### EXERCISE AIM
Look for the string "saved" and copy every line that has it.
-- begin --
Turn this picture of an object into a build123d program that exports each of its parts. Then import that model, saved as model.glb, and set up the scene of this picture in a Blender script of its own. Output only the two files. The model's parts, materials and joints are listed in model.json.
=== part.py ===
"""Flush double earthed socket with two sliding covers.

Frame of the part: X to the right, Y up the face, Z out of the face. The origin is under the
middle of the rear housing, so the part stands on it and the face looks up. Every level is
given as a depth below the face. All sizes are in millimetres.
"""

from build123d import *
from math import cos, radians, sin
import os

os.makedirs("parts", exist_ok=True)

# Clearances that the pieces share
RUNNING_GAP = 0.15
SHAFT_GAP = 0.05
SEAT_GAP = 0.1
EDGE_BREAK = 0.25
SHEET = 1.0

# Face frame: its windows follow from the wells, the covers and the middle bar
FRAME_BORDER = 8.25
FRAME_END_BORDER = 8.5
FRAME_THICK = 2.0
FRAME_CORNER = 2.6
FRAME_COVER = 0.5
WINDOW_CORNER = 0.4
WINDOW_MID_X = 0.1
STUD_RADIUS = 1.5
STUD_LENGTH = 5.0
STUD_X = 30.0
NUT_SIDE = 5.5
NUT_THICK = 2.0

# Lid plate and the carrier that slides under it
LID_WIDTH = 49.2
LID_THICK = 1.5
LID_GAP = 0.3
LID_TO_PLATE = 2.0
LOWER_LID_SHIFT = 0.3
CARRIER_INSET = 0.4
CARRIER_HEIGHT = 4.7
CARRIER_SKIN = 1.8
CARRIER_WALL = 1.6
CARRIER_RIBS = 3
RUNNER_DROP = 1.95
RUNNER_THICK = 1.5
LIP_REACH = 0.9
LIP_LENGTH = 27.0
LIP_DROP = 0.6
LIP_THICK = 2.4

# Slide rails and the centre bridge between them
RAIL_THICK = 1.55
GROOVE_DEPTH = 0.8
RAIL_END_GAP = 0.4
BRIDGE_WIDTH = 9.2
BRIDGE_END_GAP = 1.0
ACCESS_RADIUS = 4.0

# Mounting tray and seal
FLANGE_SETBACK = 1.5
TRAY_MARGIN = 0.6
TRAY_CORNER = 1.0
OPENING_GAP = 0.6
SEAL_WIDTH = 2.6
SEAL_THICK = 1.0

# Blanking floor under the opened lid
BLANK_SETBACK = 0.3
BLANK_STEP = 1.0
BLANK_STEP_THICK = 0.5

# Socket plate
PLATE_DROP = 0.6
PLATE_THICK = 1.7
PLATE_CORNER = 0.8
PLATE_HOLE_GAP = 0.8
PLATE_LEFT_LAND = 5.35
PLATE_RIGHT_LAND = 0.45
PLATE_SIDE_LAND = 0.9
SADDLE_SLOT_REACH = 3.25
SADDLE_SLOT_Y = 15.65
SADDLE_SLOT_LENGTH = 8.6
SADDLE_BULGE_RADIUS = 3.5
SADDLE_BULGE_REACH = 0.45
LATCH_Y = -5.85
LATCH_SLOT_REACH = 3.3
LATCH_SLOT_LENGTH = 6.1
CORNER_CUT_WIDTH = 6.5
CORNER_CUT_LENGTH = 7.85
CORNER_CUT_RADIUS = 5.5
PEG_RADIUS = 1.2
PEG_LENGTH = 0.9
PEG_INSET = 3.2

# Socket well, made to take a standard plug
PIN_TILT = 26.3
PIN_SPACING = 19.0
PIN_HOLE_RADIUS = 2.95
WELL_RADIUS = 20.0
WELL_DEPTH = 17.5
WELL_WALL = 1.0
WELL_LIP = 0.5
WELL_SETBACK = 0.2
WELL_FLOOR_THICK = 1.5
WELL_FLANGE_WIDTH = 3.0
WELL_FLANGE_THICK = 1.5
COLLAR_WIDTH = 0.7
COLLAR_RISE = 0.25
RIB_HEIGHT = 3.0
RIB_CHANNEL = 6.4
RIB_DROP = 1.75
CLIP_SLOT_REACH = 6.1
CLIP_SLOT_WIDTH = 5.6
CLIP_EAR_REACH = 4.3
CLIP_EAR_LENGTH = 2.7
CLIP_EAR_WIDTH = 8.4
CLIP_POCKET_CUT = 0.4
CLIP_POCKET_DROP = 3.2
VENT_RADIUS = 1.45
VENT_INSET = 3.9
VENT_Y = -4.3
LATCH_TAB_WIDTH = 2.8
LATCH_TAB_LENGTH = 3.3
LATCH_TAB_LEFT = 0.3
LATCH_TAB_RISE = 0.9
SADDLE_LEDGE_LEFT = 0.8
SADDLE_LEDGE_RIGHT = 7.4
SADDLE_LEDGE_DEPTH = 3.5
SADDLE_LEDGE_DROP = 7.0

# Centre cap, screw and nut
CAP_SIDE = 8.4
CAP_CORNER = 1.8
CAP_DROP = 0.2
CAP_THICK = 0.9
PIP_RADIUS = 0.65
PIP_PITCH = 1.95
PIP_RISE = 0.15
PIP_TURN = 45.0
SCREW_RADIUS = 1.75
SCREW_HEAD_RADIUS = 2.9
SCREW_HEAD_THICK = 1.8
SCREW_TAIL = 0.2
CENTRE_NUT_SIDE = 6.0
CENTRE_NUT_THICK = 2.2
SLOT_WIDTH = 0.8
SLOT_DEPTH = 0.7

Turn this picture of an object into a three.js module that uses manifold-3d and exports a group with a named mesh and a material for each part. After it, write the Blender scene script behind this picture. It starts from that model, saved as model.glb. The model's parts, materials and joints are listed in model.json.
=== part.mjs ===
-- end --
### SOLUTION TO THIS PROBLEM
Turn this picture of an object into a build123d program that exports each of its parts. Then import that model, saved as model.glb, and set up the scene of this picture in a Blender script of its own. Output only the two files. The model's parts, materials and joints are listed in model.json.
Turn this picture of an object into a three.js module that uses manifold-3d and exports a group with a named mesh and a material for each part. After it, write the Blender scene script behind this picture. It starts from that model, saved as model.glb. The model's parts, materials and joints are listed in model.json.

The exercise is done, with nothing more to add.